(JSON records of objects)
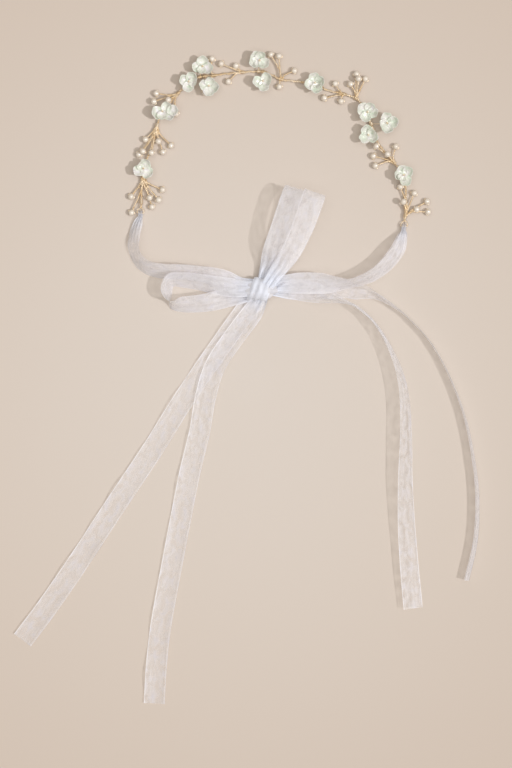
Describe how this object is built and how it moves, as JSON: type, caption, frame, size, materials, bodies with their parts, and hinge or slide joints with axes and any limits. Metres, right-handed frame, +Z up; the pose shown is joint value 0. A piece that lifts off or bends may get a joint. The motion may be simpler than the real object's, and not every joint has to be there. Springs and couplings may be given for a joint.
{
  "type": "flower crown",
  "caption": "Bridal hair vine of gold wire with moulded flowers and pearl sprays, tied behind the head with a bow of sheer ribbon that swings on the wire's end eyelets.",
  "frame": {"origin": "middle of the bounding box, on the surface that the crown lies on", "axes": "+Y from the ribbon tails towards the vine's arch, +X to the right as seen from above, +Z up off the surface"},
  "size_m": [0.2892, 0.4044, 0.02],
  "materials": {
    "gold_wire": "twisted champagne-gold wire",
    "pearl": "cream pearl lustre, on gold wire stems",
    "petal": "white shell lustre with mint and pink lights",
    "organza": "sheer white organza with woven edges"
  },
  "bodies": {
    "vine": {"core_wire": "gold_wire", "flower_01": "petal", "flower_02": "petal", "flower_03": "petal", "flower_04": "petal", "flower_05": "petal", "flower_06": "petal", "flower_07": "petal", "flower_08": "petal", "flower_09": "petal", "flower_10": "petal", "flower_11": "petal", "flower_12": "petal", "flower_wire_01": "gold_wire", "flower_wire_02": "gold_wire", "flower_wire_03": "gold_wire", "flower_wire_04": "gold_wire", "flower_wire_05": "gold_wire", "flower_wire_06": "gold_wire", "flower_wire_07": "gold_wire", "flower_wire_08": "gold_wire", "flower_wire_09": "gold_wire", "flower_wire_10": "gold_wire", "flower_wire_11": "gold_wire", "flower_wire_12": "gold_wire", "left_end_wrap": "gold_wire", "pearl_spray_01": "pearl", "pearl_spray_02": "pearl", "pearl_spray_03": "pearl", "pearl_spray_04": "pearl", "pearl_spray_05": "pearl", "pearl_spray_06": "pearl", "pearl_spray_07": "pearl", "pearl_spray_08": "pearl", "pearl_spray_09": "pearl", "pearl_spray_10": "pearl", "right_end_wrap": "gold_wire"},
    "ribbon_bow": {"bow_knot": "organza", "left_loop": "organza", "left_strap": "organza", "right_strap": "organza", "side_loop": "organza", "upper_loop": "organza", "tail_1": "organza", "tail_2": "organza", "tail_3": "organza", "tail_4": "organza"}
  },
  "joints": [
    {"name": "ribbon_swing", "type": "hinge", "parent": "vine", "child": "ribbon_bow", "pos_m": [0.01472, 0.09712, 0.002], "axis": [-0.9987, 0.0501, 0], "range_deg": [-90, 120]}
  ]
}
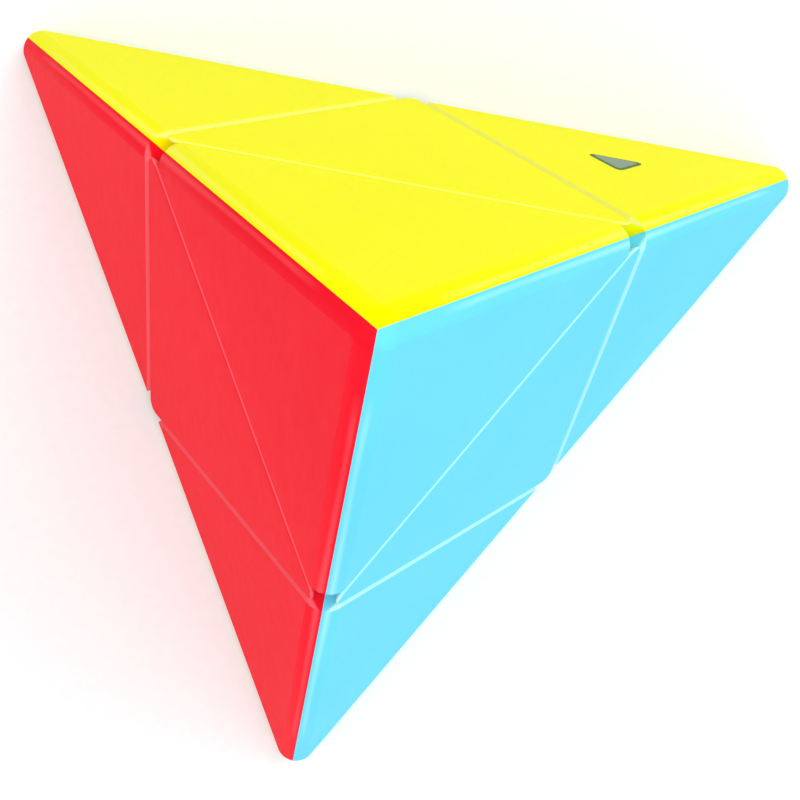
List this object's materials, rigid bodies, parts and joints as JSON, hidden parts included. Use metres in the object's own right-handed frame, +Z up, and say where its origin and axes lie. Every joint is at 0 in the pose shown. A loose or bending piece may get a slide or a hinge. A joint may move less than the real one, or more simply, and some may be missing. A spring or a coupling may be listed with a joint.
{
  "type": "pyramid twisty puzzle",
  "caption": "Four-coloured rounded tetrahedral twisty puzzle: corner pieces and triangular face centres turn in halves round a hidden ball mechanism.",
  "frame": {"origin": "middle of the green face, which the pyramid stands on", "axes": "+Z up through the top corner, -Y towards the front corner, +X towards the back right corner's side"},
  "size_m": [0.0904, 0.0792, 0.0746],
  "materials": {
    "yellow_shell": "semi-gloss moulded ABS",
    "red_shell": "semi-gloss moulded ABS",
    "blue_shell": "semi-gloss moulded ABS",
    "green_shell": "semi-gloss moulded ABS",
    "white_inner": "satin moulded ABS",
    "grey_inner": "satin moulded acetal",
    "steel": "zinc plated"
  },
  "bodies": {
    "back_half": {"back_left_yellow_shell": "yellow_shell", "back_left_green_shell": "green_shell", "back_left_red_shell": "red_shell", "back_left_insert": "white_inner", "back_right_green_shell": "green_shell", "back_right_yellow_shell": "yellow_shell", "back_right_blue_shell": "blue_shell", "back_right_insert": "white_inner", "yellow_center_shell": "yellow_shell", "yellow_center_insert": "white_inner", "green_center_shell": "green_shell", "green_center_insert": "white_inner", "core": "white_inner", "back_bottom_disc": "grey_inner", "inner_edge_1": "white_inner", "inner_edge_2": "white_inner", "inner_edge_3": "white_inner", "inner_edge_4": "white_inner", "inner_edge_5": "white_inner", "inner_edge_6": "white_inner", "inner_edge_7": "white_inner", "inner_edge_8": "white_inner", "screws": "steel", "springs": "steel", "washers": "steel"},
    "front_half": {"top_red_shell": "red_shell", "top_blue_shell": "blue_shell", "top_yellow_shell": "yellow_shell", "top_insert": "white_inner", "front_blue_shell": "blue_shell", "front_red_shell": "red_shell", "front_green_shell": "green_shell", "front_insert": "white_inner", "red_center_shell": "red_shell", "red_center_insert": "white_inner", "blue_center_shell": "blue_shell", "blue_center_insert": "white_inner", "front_top_disc": "grey_inner", "inner_edge_9": "white_inner", "inner_edge_10": "white_inner", "inner_edge_11": "white_inner", "inner_edge_12": "white_inner"},
    "left_bottom_disc": {"left_bottom_disc": "grey_inner"},
    "right_top_disc": {"right_top_disc": "grey_inner"},
    "left_top_disc": {"left_top_disc": "grey_inner"},
    "right_bottom_disc": {"right_bottom_disc": "grey_inner"}
  },
  "joints": [
    {"name": "half_turn", "type": "hinge", "parent": "back_half", "child": "front_half", "pos_m": [0, 0, 0.0198], "axis": [0, 0.8165, -0.5773], "continuous": true},
    {"name": "left_bottom_disc_spin", "type": "hinge", "parent": "back_half", "child": "left_bottom_disc", "pos_m": [0, 0, 0.0198], "axis": [-0.7071, -0.4082, -0.5774], "continuous": true},
    {"name": "right_top_disc_spin", "type": "hinge", "parent": "back_half", "child": "right_top_disc", "pos_m": [0, 0, 0.0198], "axis": [0.7071, 0.4082, 0.5774], "continuous": true},
    {"name": "left_top_disc_spin", "type": "hinge", "parent": "back_half", "child": "left_top_disc", "pos_m": [0, 0, 0.0198], "axis": [-0.7071, 0.4082, 0.5774], "continuous": true},
    {"name": "right_bottom_disc_spin", "type": "hinge", "parent": "back_half", "child": "right_bottom_disc", "pos_m": [0, 0, 0.0198], "axis": [0.7071, -0.4082, -0.5774], "continuous": true}
  ]
}
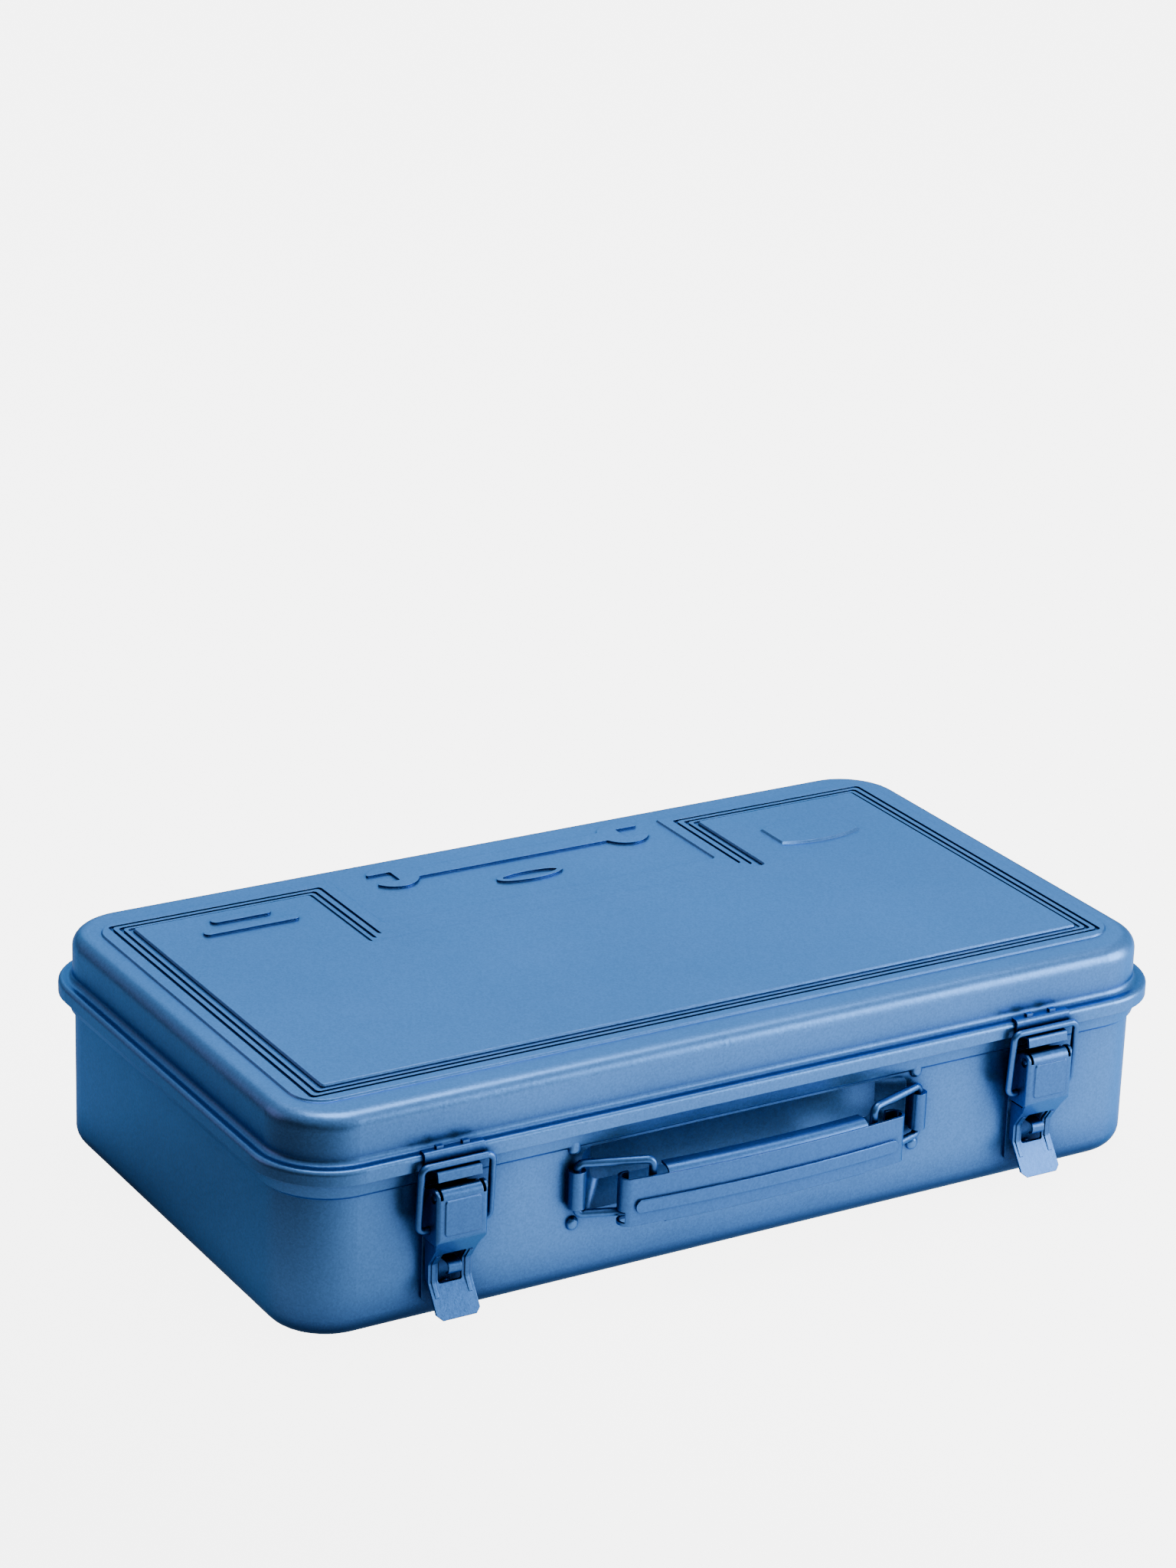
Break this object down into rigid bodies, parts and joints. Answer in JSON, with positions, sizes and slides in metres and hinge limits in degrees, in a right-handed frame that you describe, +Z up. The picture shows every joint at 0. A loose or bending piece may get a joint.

▶ [TASK DIRECTIONS]: Output the full listing exactly as it stands.

▶ [RESULT FOR THIS TASK]:
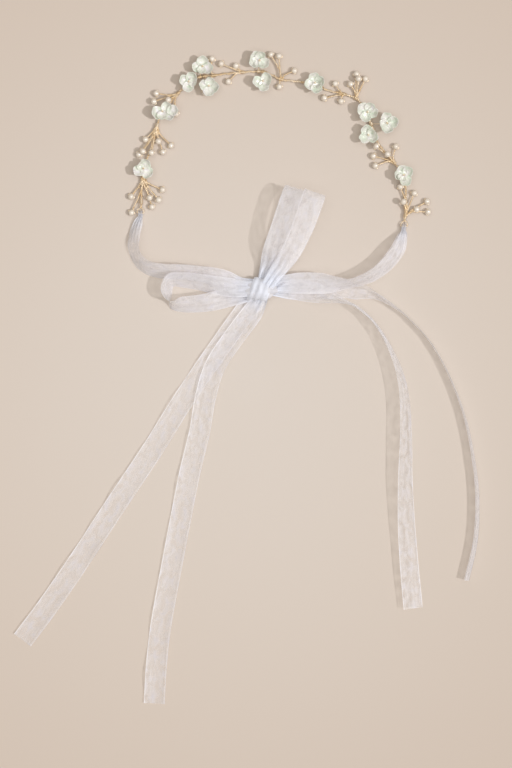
Describe how this object is built and how it moves, as JSON: type, caption, frame, size, materials, bodies with their parts, and hinge or slide joints with axes and any limits. Metres, right-handed frame, +Z up; the pose shown is joint value 0. A piece that lifts off or bends may get a joint. The motion may be simpler than the real object's, and not every joint has to be there. Springs and couplings may be given for a joint.
{
  "type": "flower crown",
  "caption": "Bridal hair vine of gold wire with moulded flowers and pearl sprays, tied behind the head with a bow of sheer ribbon that swings on the wire's end eyelets.",
  "frame": {"origin": "middle of the bounding box, on the surface that the crown lies on", "axes": "+Y from the ribbon tails towards the vine's arch, +X to the right as seen from above, +Z up off the surface"},
  "size_m": [0.2892, 0.4044, 0.02],
  "materials": {
    "gold_wire": "twisted champagne-gold wire",
    "pearl": "cream pearl lustre, on gold wire stems",
    "petal": "white shell lustre with mint and pink lights",
    "organza": "sheer white organza with woven edges"
  },
  "bodies": {
    "vine": {"core_wire": "gold_wire", "flower_01": "petal", "flower_02": "petal", "flower_03": "petal", "flower_04": "petal", "flower_05": "petal", "flower_06": "petal", "flower_07": "petal", "flower_08": "petal", "flower_09": "petal", "flower_10": "petal", "flower_11": "petal", "flower_12": "petal", "flower_wire_01": "gold_wire", "flower_wire_02": "gold_wire", "flower_wire_03": "gold_wire", "flower_wire_04": "gold_wire", "flower_wire_05": "gold_wire", "flower_wire_06": "gold_wire", "flower_wire_07": "gold_wire", "flower_wire_08": "gold_wire", "flower_wire_09": "gold_wire", "flower_wire_10": "gold_wire", "flower_wire_11": "gold_wire", "flower_wire_12": "gold_wire", "left_end_wrap": "gold_wire", "pearl_spray_01": "pearl", "pearl_spray_02": "pearl", "pearl_spray_03": "pearl", "pearl_spray_04": "pearl", "pearl_spray_05": "pearl", "pearl_spray_06": "pearl", "pearl_spray_07": "pearl", "pearl_spray_08": "pearl", "pearl_spray_09": "pearl", "pearl_spray_10": "pearl", "right_end_wrap": "gold_wire"},
    "ribbon_bow": {"bow_knot": "organza", "left_loop": "organza", "left_strap": "organza", "right_strap": "organza", "side_loop": "organza", "upper_loop": "organza", "tail_1": "organza", "tail_2": "organza", "tail_3": "organza", "tail_4": "organza"}
  },
  "joints": [
    {"name": "ribbon_swing", "type": "hinge", "parent": "vine", "child": "ribbon_bow", "pos_m": [0.01472, 0.09712, 0.002], "axis": [-0.9987, 0.0501, 0], "range_deg": [-90, 120]}
  ]
}
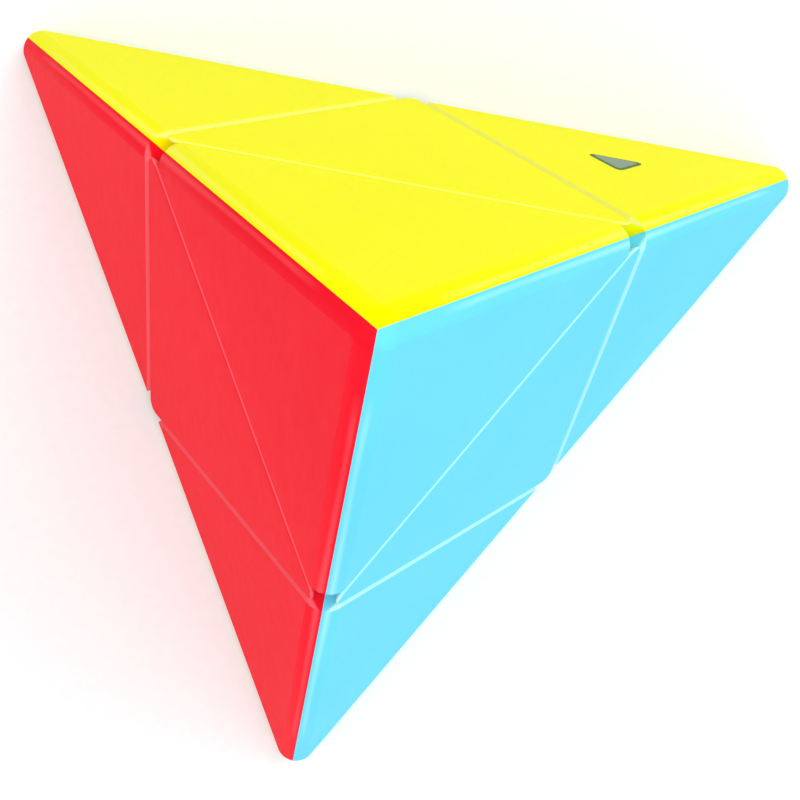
List this object's materials, rigid bodies, parts and joints as JSON, hidden parts included. Use metres in the object's own right-handed frame, +Z up, and say where its origin and axes lie. Every joint is at 0 in the pose shown. A loose or bending piece may get a slide or a hinge. A joint may move less than the real one, or more simply, and some may be missing. A spring or a coupling may be listed with a joint.
{
  "type": "pyramid twisty puzzle",
  "caption": "Four-coloured rounded tetrahedral twisty puzzle: corner pieces and triangular face centres turn in halves round a hidden ball mechanism.",
  "frame": {"origin": "middle of the green face, which the pyramid stands on", "axes": "+Z up through the top corner, -Y towards the front corner, +X towards the back right corner's side"},
  "size_m": [0.0904, 0.0792, 0.0746],
  "materials": {
    "yellow_shell": "semi-gloss moulded ABS",
    "red_shell": "semi-gloss moulded ABS",
    "blue_shell": "semi-gloss moulded ABS",
    "green_shell": "semi-gloss moulded ABS",
    "white_inner": "satin moulded ABS",
    "grey_inner": "satin moulded acetal",
    "steel": "zinc plated"
  },
  "bodies": {
    "back_half": {"back_left_yellow_shell": "yellow_shell", "back_left_green_shell": "green_shell", "back_left_red_shell": "red_shell", "back_left_insert": "white_inner", "back_right_green_shell": "green_shell", "back_right_yellow_shell": "yellow_shell", "back_right_blue_shell": "blue_shell", "back_right_insert": "white_inner", "yellow_center_shell": "yellow_shell", "yellow_center_insert": "white_inner", "green_center_shell": "green_shell", "green_center_insert": "white_inner", "core": "white_inner", "back_bottom_disc": "grey_inner", "inner_edge_1": "white_inner", "inner_edge_2": "white_inner", "inner_edge_3": "white_inner", "inner_edge_4": "white_inner", "inner_edge_5": "white_inner", "inner_edge_6": "white_inner", "inner_edge_7": "white_inner", "inner_edge_8": "white_inner", "screws": "steel", "springs": "steel", "washers": "steel"},
    "front_half": {"top_red_shell": "red_shell", "top_blue_shell": "blue_shell", "top_yellow_shell": "yellow_shell", "top_insert": "white_inner", "front_blue_shell": "blue_shell", "front_red_shell": "red_shell", "front_green_shell": "green_shell", "front_insert": "white_inner", "red_center_shell": "red_shell", "red_center_insert": "white_inner", "blue_center_shell": "blue_shell", "blue_center_insert": "white_inner", "front_top_disc": "grey_inner", "inner_edge_9": "white_inner", "inner_edge_10": "white_inner", "inner_edge_11": "white_inner", "inner_edge_12": "white_inner"},
    "left_bottom_disc": {"left_bottom_disc": "grey_inner"},
    "right_top_disc": {"right_top_disc": "grey_inner"},
    "left_top_disc": {"left_top_disc": "grey_inner"},
    "right_bottom_disc": {"right_bottom_disc": "grey_inner"}
  },
  "joints": [
    {"name": "half_turn", "type": "hinge", "parent": "back_half", "child": "front_half", "pos_m": [0, 0, 0.0198], "axis": [0, 0.8165, -0.5773], "continuous": true},
    {"name": "left_bottom_disc_spin", "type": "hinge", "parent": "back_half", "child": "left_bottom_disc", "pos_m": [0, 0, 0.0198], "axis": [-0.7071, -0.4082, -0.5774], "continuous": true},
    {"name": "right_top_disc_spin", "type": "hinge", "parent": "back_half", "child": "right_top_disc", "pos_m": [0, 0, 0.0198], "axis": [0.7071, 0.4082, 0.5774], "continuous": true},
    {"name": "left_top_disc_spin", "type": "hinge", "parent": "back_half", "child": "left_top_disc", "pos_m": [0, 0, 0.0198], "axis": [-0.7071, 0.4082, 0.5774], "continuous": true},
    {"name": "right_bottom_disc_spin", "type": "hinge", "parent": "back_half", "child": "right_bottom_disc", "pos_m": [0, 0, 0.0198], "axis": [0.7071, -0.4082, -0.5774], "continuous": true}
  ]
}
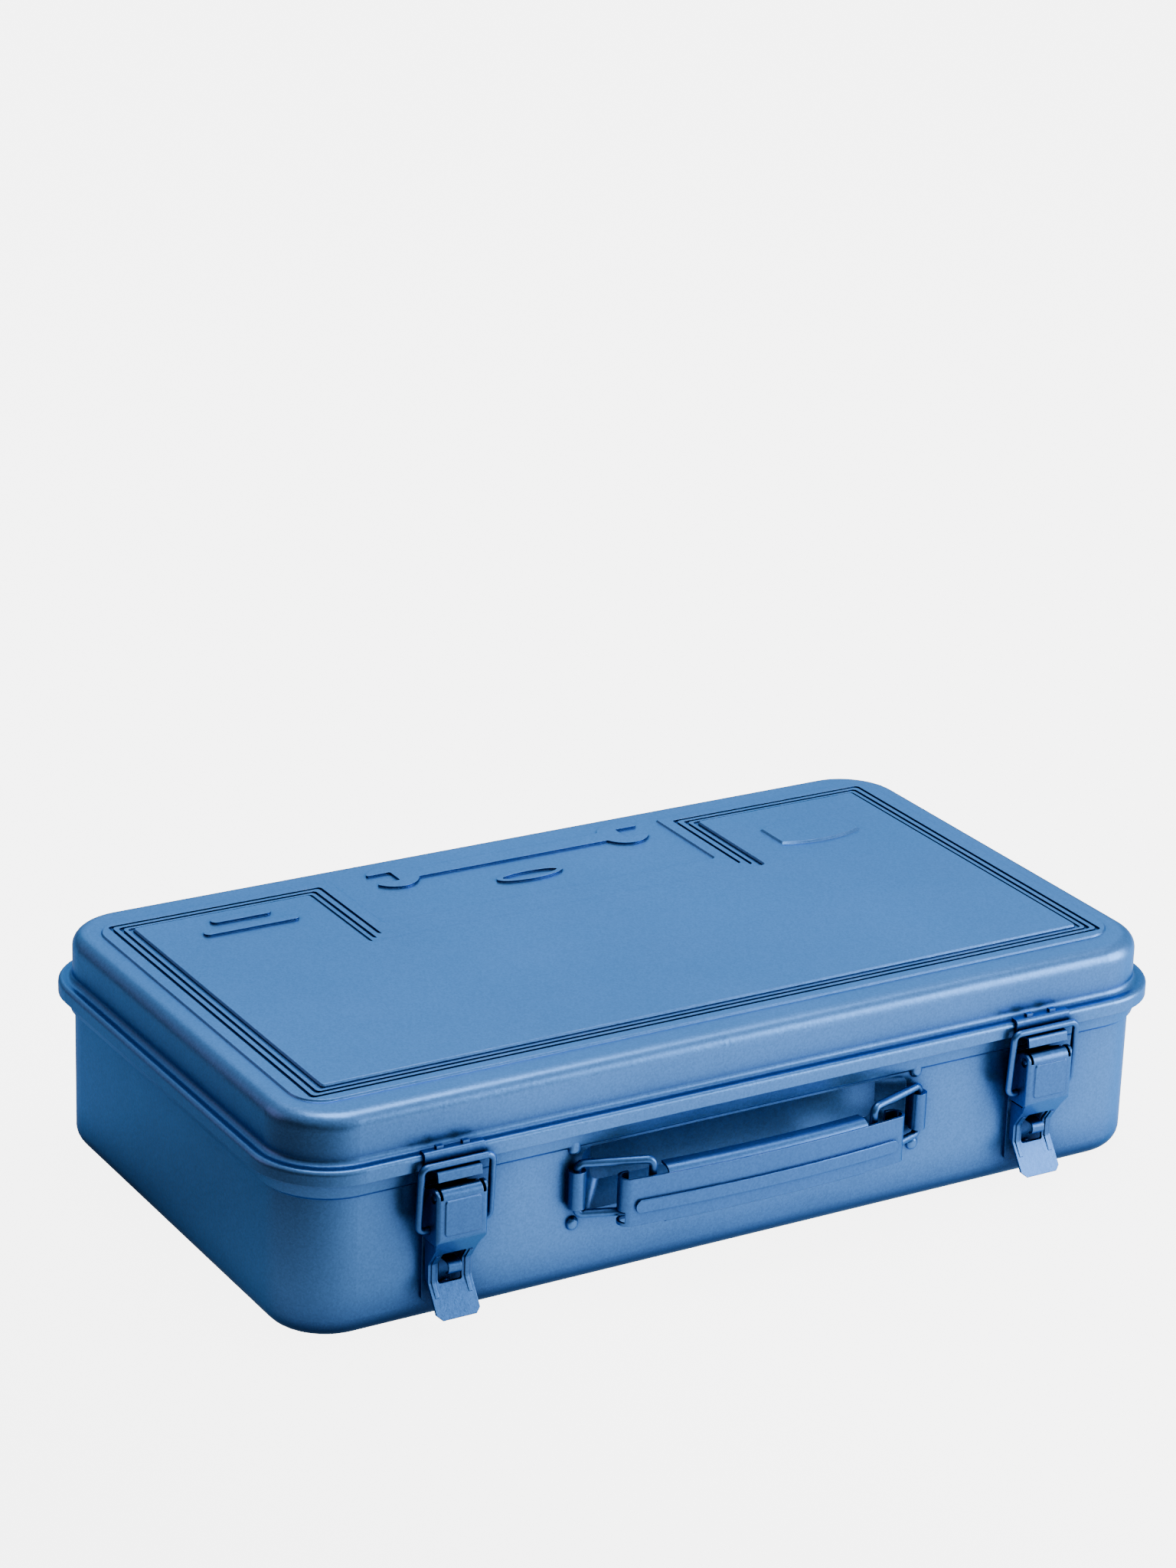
Break this object down into rigid bodies, parts and joints. Answer in JSON, with positions, sizes and slides in metres and hinge limits in degrees, in a right-handed frame that you describe, +Z up. The picture shows every joint at 0. A loose or bending piece may get a joint.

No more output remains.